Hancock’s discovery of Guston coincided with his development of an enigmatic alter ego named Loid. Part Klansman and part vengeful spirit of a slain Black man, this cloaked figure wears a noose around his neck and holds a hammer. Loid provided a vessel for Hancock to express his feelings of entrapment and invisibility within the Black church of his upbringing. But the image also dredged the deep, generational trauma of white supremacist violence, a trauma that seemed to permeate the soil of his Texas hometown. Loid’s schizoid being gave visual form to Hancock’s growing sense of “double consciousness,” W. E. B. Du Bois’s phrase for the inward “twoness” and fractured self-consciousness of Black modernity. Guston’s subversive use of comedy to deflate and flatten the Klan immediately drew him in.
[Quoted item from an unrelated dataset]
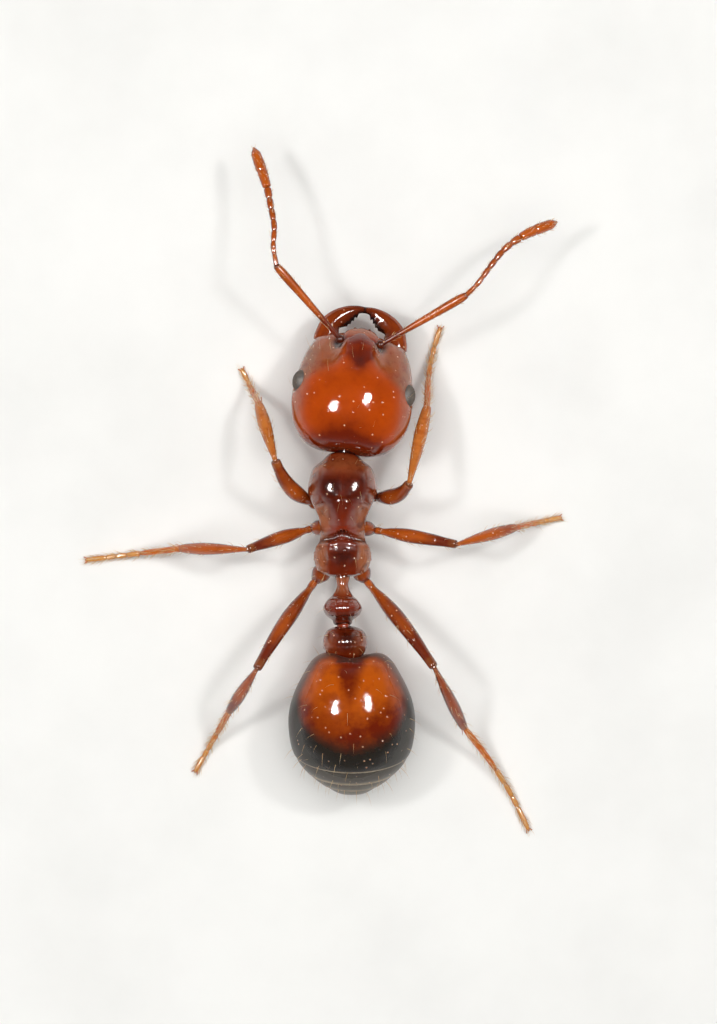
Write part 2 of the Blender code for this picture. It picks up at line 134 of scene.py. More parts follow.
# Sections as shares of a part's sizes: place along it, width, top and bottom.
# Those of the two knots give all but their widths in mm.
HEAD_SECTIONS = (
    (0.00, 0.00, 0.00, 0.00), (0.015, 0.42, 0.34, -0.30), (0.06, 0.66, 0.58, -0.52),
    (0.13, 0.81, 0.76, -0.70), (0.24, 0.94, 0.92, -0.86), (0.38, 1.00, 1.00, -0.95),
    (0.54, 0.985, 1.00, -0.98), (0.70, 0.925, 0.86, -0.94), (0.84, 0.83, 0.62, -0.80),
    (0.92, 0.70, 0.44, -0.62), (0.98, 0.40, 0.24, -0.42), (1.00, 0.00, -0.05, -0.05),
)
THORAX_SECTIONS = (
    (0.00, 0.00, 0.45, 0.45), (0.01, 0.36, 0.60, 0.28), (0.07, 0.60, 0.75, 0.16),
    (0.13, 0.85, 0.87, 0.09), (0.22, 0.97, 0.95, 0.04), (0.32, 1.00, 0.99, 0.01),
    (0.42, 0.86, 1.00, 0.00), (0.52, 0.69, 0.98, 0.00), (0.62, 0.64, 0.86, 0.00),
    (0.675, 0.66, 0.75, 0.00), (0.735, 0.76, 0.80, 0.01), (0.82, 0.82, 0.82, 0.02),
    (0.91, 0.77, 0.74, 0.05), (0.97, 0.56, 0.60, 0.12), (1.00, 0.00, 0.36, 0.36),
)
PETIOLE_SECTIONS = (
    (-0.41, 0.00, 0.76, 0.76), (-0.42, 0.38, 0.84, 0.68), (-0.54, 0.30, 0.85, 0.65),
    (-0.655, 0.54, 0.95, 0.62), (-0.715, 0.80, 1.12, 0.60), (-0.80, 1.00, 1.19, 0.60),
    (-0.87, 0.92, 1.155, 0.60), (-0.92, 0.72, 1.01, 0.61), (-0.955, 0.53, 0.91, 0.64),
    (-1.00, 0.46, 0.87, 0.67), (-1.03, 0.00, 0.77, 0.77),
)
POSTPETIOLE_SECTIONS = (
    (-1.01, 0.00, 0.78, 0.78), (-1.035, 0.52, 0.90, 0.68), (-1.085, 0.84, 1.01, 0.60),
    (-1.16, 0.98, 1.07, 0.56), (-1.24, 1.00, 1.08, 0.56), (-1.33, 0.89, 1.03, 0.60),
    (-1.41, 0.66, 0.96, 0.66), (-1.47, 0.48, 0.90, 0.72), (-1.49, 0.00, 0.80, 0.80),
)
GASTER_SECTIONS = (
    (0.075, 0.00, -0.05, -0.05), (0.065, 0.16, 0.14, -0.20), (0.020, 0.28, 0.30, -0.36),
    (0.015, 0.45, 0.46, -0.50), (0.055, 0.59, 0.64, -0.64), (0.13, 0.725, 0.79, -0.77),
    (0.22, 0.85, 0.90, -0.88), (0.33, 0.95, 0.97, -0.96), (0.46, 1.00, 1.00, -1.00),
    (0.63, 0.965, 0.95, -0.99), (0.73, 0.88, 0.84, -0.95), (0.81, 0.755, 0.69, -0.88),
    (0.89, 0.56, 0.46, -0.78), (0.955, 0.345, 0.16, -0.66), (0.988, 0.18, -0.08, -0.55),
    (1.00, 0.00, -0.34, -0.34),
)
COXA_SECTIONS = ((0.0, 0.55), (0.25, 0.92), (0.5, 1.0), (0.75, 0.80), (1.0, 0.42))
FEMUR_SECTIONS = (
    (0.0, 0.42), (0.07, 0.50), (0.16, 0.72), (0.36, 1.0), (0.62, 0.88), (0.86, 0.66), (0.96, 0.62),
    (1.0, 0.55),
)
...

But it was the painter’s “relentlessness toward depicting the ‘self’ ” that led Hancock to paint outward from his own interior, ultimately facing the world as “a more politically aware being.”2
This complex exchange of ideas, sensibility, perhaps even consciousness, between the two artists animated Draw Them In, Paint Them Out: Trenton Doyle Hancock Confronts Philip Guston, an art exhibition that ran from November 8, 2024, to March 30, 2025, at the Jewish Museum in New York. The show, which traced both artists’ careers in antiphony, across four broadly chronological sections, offered an illuminating recalibration of many of the issues raised by the large-scale refocusing on Guston’s work in 2020. By now, we know the story: As the Black Lives Matter movement called the nation to account, and the art world came under scrutiny for its legacy of exclusions and imperialism, there was a concern that Guston’s enigmatic hooded self-portraits might be misperceived (or even co-opted by the far right as a license to ride). And so, the curatorial team behind the fatefully titled Philip Guston Now thought it best to wait until later so that they could “reframe our programming.”3 The announcement to postpone sparked global controversy—artists, critics, and scholars criticized the curators’ refusal to confront head-on the difficult questions. As Guston’s daughter, Musa Mayer, wrote in an impassioned statement: “The danger is not in looking at Philip Guston’s work, but in looking away.”4 In the Jewish Museum’s exhibit, we got to look at Philip Guston’s work through the eyes of a leading Black visual artist, one who himself looks to Guston as an artistic father figure and mentor.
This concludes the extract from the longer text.